The lines to print start at the one containing "Write the OpenSCAD" and end at the one containing "throat_h = 3.4; // [2.5:0.1:3.8]"; print them exactly, ends included, and only them.

Provided information –
[start]

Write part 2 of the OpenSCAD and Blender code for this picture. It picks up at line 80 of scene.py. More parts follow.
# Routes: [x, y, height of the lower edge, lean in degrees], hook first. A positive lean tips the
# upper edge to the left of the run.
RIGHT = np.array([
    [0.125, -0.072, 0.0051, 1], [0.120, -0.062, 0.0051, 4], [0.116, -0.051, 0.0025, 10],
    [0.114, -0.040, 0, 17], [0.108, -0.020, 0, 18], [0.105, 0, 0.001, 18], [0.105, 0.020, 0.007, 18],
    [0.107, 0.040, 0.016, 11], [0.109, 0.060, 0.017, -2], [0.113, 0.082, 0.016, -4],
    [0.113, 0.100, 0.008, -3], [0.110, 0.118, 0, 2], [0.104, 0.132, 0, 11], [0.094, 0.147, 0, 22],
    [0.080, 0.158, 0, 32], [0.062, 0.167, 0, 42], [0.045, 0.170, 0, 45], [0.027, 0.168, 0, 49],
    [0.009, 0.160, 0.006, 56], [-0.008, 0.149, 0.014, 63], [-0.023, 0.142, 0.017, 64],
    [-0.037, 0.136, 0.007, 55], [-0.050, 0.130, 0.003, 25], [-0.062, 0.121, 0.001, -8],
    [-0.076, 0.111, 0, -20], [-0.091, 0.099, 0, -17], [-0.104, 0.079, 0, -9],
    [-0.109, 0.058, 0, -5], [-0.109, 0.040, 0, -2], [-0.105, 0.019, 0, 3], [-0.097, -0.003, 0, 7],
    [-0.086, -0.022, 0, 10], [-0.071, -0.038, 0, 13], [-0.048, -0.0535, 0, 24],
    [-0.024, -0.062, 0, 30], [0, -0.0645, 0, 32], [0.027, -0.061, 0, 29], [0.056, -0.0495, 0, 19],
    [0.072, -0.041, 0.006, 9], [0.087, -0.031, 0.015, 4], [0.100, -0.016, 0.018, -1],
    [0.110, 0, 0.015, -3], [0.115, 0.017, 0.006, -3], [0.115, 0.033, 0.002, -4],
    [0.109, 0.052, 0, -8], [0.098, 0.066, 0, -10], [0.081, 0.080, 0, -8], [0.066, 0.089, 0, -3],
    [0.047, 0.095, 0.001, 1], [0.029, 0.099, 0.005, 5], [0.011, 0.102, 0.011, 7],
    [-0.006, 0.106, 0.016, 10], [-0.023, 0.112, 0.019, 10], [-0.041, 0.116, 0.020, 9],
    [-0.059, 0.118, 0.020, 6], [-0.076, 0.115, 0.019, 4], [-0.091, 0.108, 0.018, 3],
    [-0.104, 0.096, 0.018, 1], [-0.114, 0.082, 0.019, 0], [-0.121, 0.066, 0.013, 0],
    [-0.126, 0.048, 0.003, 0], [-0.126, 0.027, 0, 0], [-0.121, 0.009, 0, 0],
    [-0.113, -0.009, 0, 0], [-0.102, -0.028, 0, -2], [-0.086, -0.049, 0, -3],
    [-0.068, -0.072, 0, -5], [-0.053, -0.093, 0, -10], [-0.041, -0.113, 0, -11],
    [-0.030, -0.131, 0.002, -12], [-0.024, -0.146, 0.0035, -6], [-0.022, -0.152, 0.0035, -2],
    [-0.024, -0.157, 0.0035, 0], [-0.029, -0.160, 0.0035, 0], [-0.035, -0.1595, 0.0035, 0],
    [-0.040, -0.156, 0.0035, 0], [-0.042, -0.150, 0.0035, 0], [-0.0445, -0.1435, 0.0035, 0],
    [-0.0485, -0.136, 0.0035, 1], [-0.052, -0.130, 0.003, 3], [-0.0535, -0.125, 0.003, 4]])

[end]
[start]

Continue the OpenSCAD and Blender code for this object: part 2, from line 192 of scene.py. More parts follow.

[end]
[start]

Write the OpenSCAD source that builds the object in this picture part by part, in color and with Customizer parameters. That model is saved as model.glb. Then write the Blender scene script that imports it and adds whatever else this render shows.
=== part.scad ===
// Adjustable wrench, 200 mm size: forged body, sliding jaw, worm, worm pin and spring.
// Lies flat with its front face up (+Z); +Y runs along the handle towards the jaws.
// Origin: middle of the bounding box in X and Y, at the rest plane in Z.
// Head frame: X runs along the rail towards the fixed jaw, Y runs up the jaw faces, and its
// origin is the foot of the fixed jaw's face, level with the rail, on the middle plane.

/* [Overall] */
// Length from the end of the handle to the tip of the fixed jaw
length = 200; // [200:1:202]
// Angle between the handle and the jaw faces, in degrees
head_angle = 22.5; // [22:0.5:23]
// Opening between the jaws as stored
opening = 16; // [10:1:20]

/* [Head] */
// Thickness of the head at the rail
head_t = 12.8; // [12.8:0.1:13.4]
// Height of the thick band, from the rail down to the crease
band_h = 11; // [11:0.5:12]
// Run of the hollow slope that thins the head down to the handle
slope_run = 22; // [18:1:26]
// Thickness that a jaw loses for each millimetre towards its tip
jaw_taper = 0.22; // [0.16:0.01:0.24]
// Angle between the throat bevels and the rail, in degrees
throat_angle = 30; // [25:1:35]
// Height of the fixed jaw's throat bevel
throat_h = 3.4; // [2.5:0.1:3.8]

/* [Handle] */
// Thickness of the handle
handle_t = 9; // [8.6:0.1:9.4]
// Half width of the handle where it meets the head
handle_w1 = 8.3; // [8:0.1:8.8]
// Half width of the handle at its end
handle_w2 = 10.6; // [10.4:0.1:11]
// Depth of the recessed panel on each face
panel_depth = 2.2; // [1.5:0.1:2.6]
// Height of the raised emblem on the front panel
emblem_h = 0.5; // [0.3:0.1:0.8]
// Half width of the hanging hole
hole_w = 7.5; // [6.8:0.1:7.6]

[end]

Full response –
Write the OpenSCAD source that builds the object in this picture part by part, in color and with Customizer parameters. That model is saved as model.glb. Then write the Blender scene script that imports it and adds whatever else this render shows.
=== part.scad ===
// Adjustable wrench, 200 mm size: forged body, sliding jaw, worm, worm pin and spring.
// Lies flat with its front face up (+Z); +Y runs along the handle towards the jaws.
// Origin: middle of the bounding box in X and Y, at the rest plane in Z.
// Head frame: X runs along the rail towards the fixed jaw, Y runs up the jaw faces, and its
// origin is the foot of the fixed jaw's face, level with the rail, on the middle plane.

/* [Overall] */
// Length from the end of the handle to the tip of the fixed jaw
length = 200; // [200:1:202]
// Angle between the handle and the jaw faces, in degrees
head_angle = 22.5; // [22:0.5:23]
// Opening between the jaws as stored
opening = 16; // [10:1:20]

/* [Head] */
// Thickness of the head at the rail
head_t = 12.8; // [12.8:0.1:13.4]
// Height of the thick band, from the rail down to the crease
band_h = 11; // [11:0.5:12]
// Run of the hollow slope that thins the head down to the handle
slope_run = 22; // [18:1:26]
// Thickness that a jaw loses for each millimetre towards its tip
jaw_taper = 0.22; // [0.16:0.01:0.24]
// Angle between the throat bevels and the rail, in degrees
throat_angle = 30; // [25:1:35]
// Height of the fixed jaw's throat bevel
throat_h = 3.4; // [2.5:0.1:3.8]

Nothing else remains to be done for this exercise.